If there is one topic that can spark a lively debate amongst sports fans, it is doping. Some people see it as the worst thing that can happen in sports, while others take a broader view and look at it in the context of a particular sport. Some think that anyone accused and found guilty of doping should be immediately banned from their sport and any records they hold wiped out, while others look at it from the perspective that no matter what is said after the fact, what happened happened.
Which brings us to the case of Lance Armstrong, arguably the most polarizing athlete in American sports not named Tim Tebow.
When USADA decided that it magically had the power to strip Lance Armstrong of his seven Tour de France titles because of his refusal to participate in a hearing, all of the Armstrong detractors let out a whoop of joy. Finally, they said, the cheater had been caught and punished. Because if Lance Armstrong were as innocent of doping as he has always claimed, then why would the ultimate fighter quit?
Suddenly that sentiment became the new conventional wisdom regarding Armstrong’s guilt or innocence of the charges USADA had leveled against him. Only the guilty, it was stated, would stop fighting to clear his name.
What Lance Armstrong did was what I would have done, and his case parallels what we see in college sports all the time.
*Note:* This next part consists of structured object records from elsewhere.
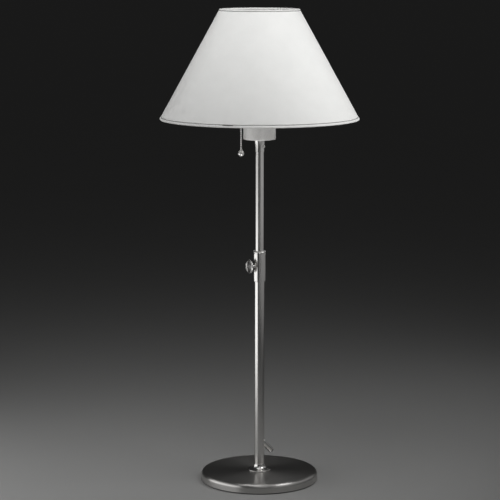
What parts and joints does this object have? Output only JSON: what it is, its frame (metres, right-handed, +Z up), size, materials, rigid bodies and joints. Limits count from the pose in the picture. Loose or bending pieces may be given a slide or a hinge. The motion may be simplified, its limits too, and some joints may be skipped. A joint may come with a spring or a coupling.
{
  "type": "pharmacy floor lamp",
  "caption": "Floor lamp with a round weighted base, a telescopic metal column with a thumb screw clamp, a pull chain switch and a white empire shade on a harp.",
  "frame": {"origin": "centre of the base's underside, on the floor", "axes": "+Z up along the column, -X towards the pull chain, -Y towards the viewer"},
  "size_m": [0.5037, 0.5036, 1.21],
  "materials": {
    "satin_nickel": "satin nickel plate with a fine lengthwise brushing",
    "spun_nickel": "nickel plate with fine concentric spinning lines",
    "matt_nickel": "bead-blasted nickel plate, matt",
    "bright_nickel": "polished nickel plate",
    "zinc_steel": "bright zinc-plated steel",
    "black_steel": "blackened steel",
    "cast_iron": "rough casting, grey primer",
    "brass": "lacquered brass, slightly dulled",
    "felt": "pressed wool felt",
    "black_plastic": "moulded nylon",
    "porcelain": "glazed porcelain",
    "cardboard": "pressed insulating board",
    "bulb_metal": "rolled aluminium",
    "black_glass": "fused black glass",
    "frosted_glass": "inside-frosted glass, unlit",
    "white_wire": "white powder-coated wire",
    "shade_fabric": "plain-weave cotton laminated on a stiff white backing",
    "binding_tape": "folded bias tape, glued"
  },
  "bodies": {
    "stand": {"felt_pad": "felt", "base_weight": "cast_iron", "base_cover": "spun_nickel", "base_washer": "zinc_steel", "base_bolt": "zinc_steel", "column_foot_plug": "zinc_steel", "foot_flange": "satin_nickel", "lower_tube": "satin_nickel", "cord_outlet": "satin_nickel", "outlet_bush": "black_plastic", "clamp_collar": "satin_nickel", "collar_bush": "black_plastic", "collar_ring": "satin_nickel", "collar_set_screw": "black_steel"},
    "clamp_shoe": {"clamp_shoe": "brass"},
    "clamp_knob": {"clamp_screw": "zinc_steel", "knob_head": "satin_nickel"},
    "mast_guide": {"guide_bush": "black_plastic"},
    "mast": {"upper_tube": "satin_nickel", "neck_coupler": "satin_nickel", "neck_set_screw": "satin_nickel", "head_nipple": "brass", "socket_cup": "matt_nickel", "harp_saddle": "brass", "riser_sleeve": "brass", "socket_cap": "brass", "socket_shell": "brass", "socket_liner": "cardboard", "socket_body": "porcelain", "terminal_screws": "brass", "screw_shell": "brass", "centre_contact": "brass", "lever_pin": "zinc_steel", "lever_spring": "zinc_steel", "chain_guide": "satin_nickel", "bulb_contact": "bulb_metal", "bulb_insulator": "black_glass", "bulb_cap": "bulb_metal", "bulb_glass": "frosted_glass", "harp_ferrules": "brass", "harp_wire": "brass", "harp_stud": "brass", "spider": "white_wire", "finial": "satin_nickel", "top_wire_ring": "white_wire", "bottom_wire_ring": "white_wire", "shade_panel": "shade_fabric", "top_binding": "binding_tape", "bottom_binding": "binding_tape"},
    "switch_lever": {"switch_lever": "brass"},
    "inner_chain": {"inner_chain": "bright_nickel"},
    "chain_lead": {"chain_lead_bead": "bright_nickel"},
    "chain_pivot": {"chain_pivot_bead": "bright_nickel"},
    "chain_hang": {"pull_chain": "bright_nickel", "chain_coupling": "bright_nickel", "chain_ball": "bright_nickel"}
  },
  "joints": [
    {"name": "height_slide", "type": "slide", "parent": "stand", "child": "mast_guide", "axis": [0, 0, 1], "range_m": [-0.23, 0.15]},
    {"name": "mast_swivel", "type": "hinge", "parent": "mast_guide", "child": "mast", "pos_m": [0, 0, 0.367], "axis": [0, 0, 1], "range_deg": [-170, 170]},
    {"name": "clamp_travel", "type": "slide", "parent": "stand", "child": "clamp_shoe", "axis": [-0.866, -0.5, 0], "range_m": [0, 0.00102]},
    {"name": "clamp_turn", "type": "hinge", "parent": "clamp_shoe", "child": "clamp_knob", "pos_m": [0, 0, 0.56], "axis": [-0.866, -0.5, 0], "range_deg": [0, 360]},
    {"name": "chain_pull", "type": "slide", "parent": "mast", "child": "chain_lead", "axis": [0, 0, -1], "range_m": [0, 0.006], "stiffness_N_per_m": 500, "springref_m": -0.004},
    {"name": "chain_swing_across", "type": "hinge", "parent": "chain_lead", "child": "chain_pivot", "pos_m": [-0.0465, 0, 0.917], "axis": [1, 0, 0], "range_deg": [-20, 20]},
    {"name": "chain_swing_out", "type": "hinge", "parent": "chain_pivot", "child": "chain_hang", "pos_m": [-0.0465, 0, 0.917], "axis": [0, 1, 0], "range_deg": [-4, 25]},
    {"name": "lever_turn", "type": "hinge", "parent": "mast", "child": "switch_lever", "pos_m": [-0.01, 0, 0.92], "axis": [0, -1, 0], "range_deg": [0, 39]},
    {"name": "inner_chain_slide", "type": "slide", "parent": "mast", "child": "inner_chain", "axis": [-1, 0, 0], "range_m": [0, 0.006]}
  ],
  "couplings": [
    {"joint": "clamp_travel", "follows": "clamp_turn", "m_per_rad": 0.00015915},
    {"joint": "lever_turn", "follows": "chain_pull", "rad_per_m": 113.28},
    {"joint": "inner_chain_slide", "follows": "chain_pull", "ratio": 1}
  ]
}
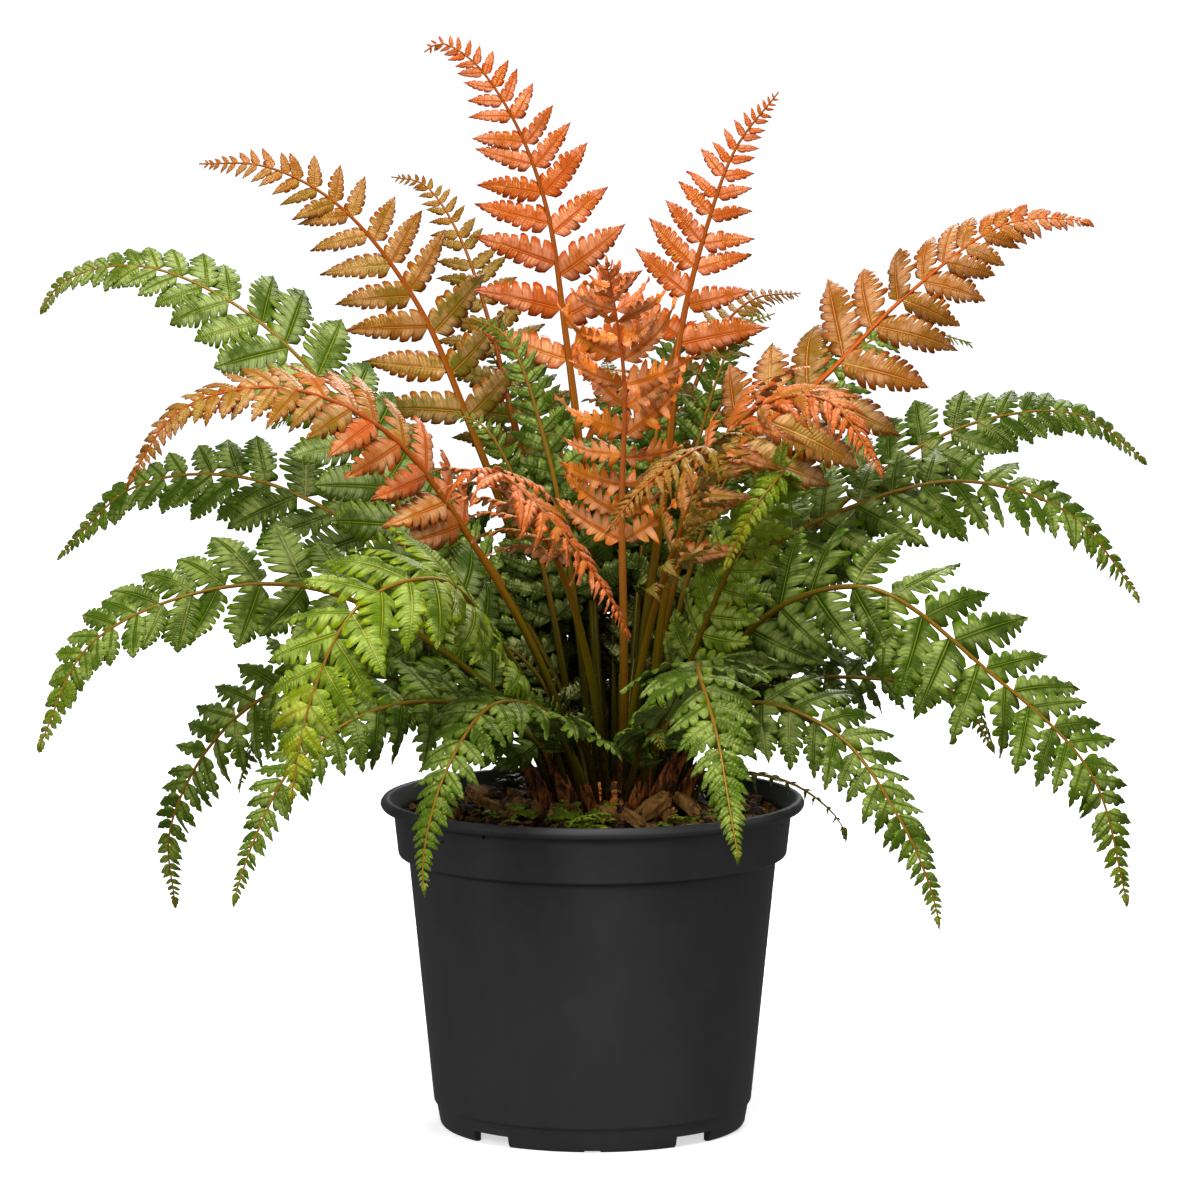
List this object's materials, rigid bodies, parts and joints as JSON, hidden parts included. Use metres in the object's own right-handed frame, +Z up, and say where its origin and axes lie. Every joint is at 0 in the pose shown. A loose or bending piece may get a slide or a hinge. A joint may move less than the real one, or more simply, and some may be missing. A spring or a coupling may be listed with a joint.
{
  "type": "potted fern",
  "caption": "Fern with arching, twice-cut fronds in green, copper and orange, rising from a scaly crown in a round tapered nursery pot filled with potting mix.",
  "frame": {"origin": "on the ground under the centre of the pot, on its axis", "axes": "+Z up, -Y towards the viewer of the picture, +X to that viewer's right"},
  "size_m": [0.501, 0.4117, 0.4855],
  "materials": {
    "pot_plastic": "satin charcoal, finely grained",
    "potting_mix": "crumbly, damp",
    "rootstock": "fibrous, scaly",
    "orange_frond": "satin",
    "salmon_frond": "satin",
    "copper_frond": "satin",
    "bronze_frond": "satin",
    "green_frond": "satin",
    "dark_frond": "satin",
    "lime_frond": "satin"
  },
  "bodies": {
    "root": {"pot": "pot_plastic", "soil": "potting_mix", "crown": "rootstock", "frond_tall_left": "orange_frond", "frond_tall_right": "orange_frond", "frond_tall_middle": "orange_frond", "frond_copper_back_left": "copper_frond", "frond_bronze_back_left": "bronze_frond", "frond_copper_right": "copper_frond", "frond_bronze_back_right": "bronze_frond", "frond_salmon_left": "salmon_frond", "frond_salmon_front": "salmon_frond", "frond_salmon_right": "salmon_frond", "frond_copper_front_low": "bronze_frond", "frond_lime_small": "lime_frond", "frond_green_high_left": "green_frond", "frond_green_mid_left": "dark_frond", "frond_green_low_left": "green_frond", "frond_green_droop_left": "green_frond", "frond_green_droop_front_left": "green_frond", "frond_lime_front_left": "lime_frond", "frond_green_front_left": "green_frond", "frond_green_front_right": "green_frond", "frond_green_droop_right": "green_frond", "frond_green_big_right": "green_frond", "frond_green_mid_right": "green_frond", "frond_green_high_right": "dark_frond", "frond_green_low_right": "dark_frond", "frond_old_thin_right": "dark_frond", "frond_green_back_left": "dark_frond", "frond_green_back_right": "dark_frond", "frond_back_high": "copper_frond", "frond_back_low_left": "green_frond", "frond_back_low_right": "green_frond", "frond_back_low_middle": "green_frond", "frond_back_side_left": "green_frond", "frond_back_side_right": "green_frond", "frond_inner_left": "green_frond", "frond_inner_right": "dark_frond", "frond_green_inner_left": "green_frond"}
  },
  "joints": []
}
In college sports when a team goes before the NCAA Committee on Infractions, they are presumed guilty when they walk in the door. If the NCAA lodges a charge against you, you are not walking away scot-free. As for an appeal, you can forget that too; the NCAA controls both the infractions group and the appeals group. How likely is it that an appeal is going to be successful in that environment?
Lance Armstrong faced pretty much the same process in dealing with USADA. For all intents and purposes, USADA has set up a star chamber, where the accused basically has no chance. What chance did Armstrong have when the very evidence that USADA says is the end-all, be-all (their various drug tests) screams that the man is innocent, but the organization decides that it doesn’t matter?
Are we to think that Lance Armstrong was going to get a fair hearing before a body whose decisions are fraught with hypocrisy and are arbitrary in the extreme? The same body that chased Lance Armstrong for more than a decade for not failing over 500 USADA-administered drug tests is the same one that allowed Hope Solo to participate in this year’s Olympic Games despite her having tested positive for a banned diuretic! If you read the linked story, you’ll see that the failure wasn’t on Solo’s part; the manufacturer took responsibility for not listing the diuretic as an ingredient, so Solo skated with a warning.
But if you want a nearly apples to apples comparison, take a gander at an article written by Sally Jenkins of the Washington Post. In it, she details how cyclist Alberto Contador was punished by WADA with a two-year ban, even though they concluded that the trace steroids in his system weren’t significant enough to believe they were ingested for the purpose of doping!
If I had been in Lance Armstrong’s shoes I would have given up the fight as well. You can’t win when the rules don’t matter and the game is rigged, and in this case it was obviously rigged. Lance Armstrong was about to be asked to defend his career and his reputation to an organization that lives and dies by drug testing…until the tests don’t agree with their preconceived notions.
USADA had become zealots in their belief that Armstrong doped and in their Ahab-like pursuit of that particular whale. The 500 clean drug tests, administered by USADA-approved testers were discounted in favor of the testimony of admitted dopers! How do you defend yourself when all that matters is no longer the science, but the uncorroborated words of others?
You see, Lance had gotten caught up in a Catch 22 situation with USADA: if he attended the hearing, he was going to be branded a doper and punished; if he refused to participate in the hearing, he would be branded a doper and punished! That’s a classic “lose-lose” situation, people.
I don’t know if Lance Armstrong was a doper or not, though 500 successful drugs tests would suggest not. What I do know is that deciding not to fight when the fix is in doesn’t equate to an admission of guilt. I also know that if all it takes for a man’s reputation to be ruined and his career accomplishments sullied are the words of people who were actually caught doing what he was merely accused of, then we have reached a truly sad state of affairs.
And if you’re in the “concession = guilt” group, I honestly hope you never have to face circumstances such as the ones Armstrong did. Being self-righteous and judgmental loses its appeal when you’re the one being judged.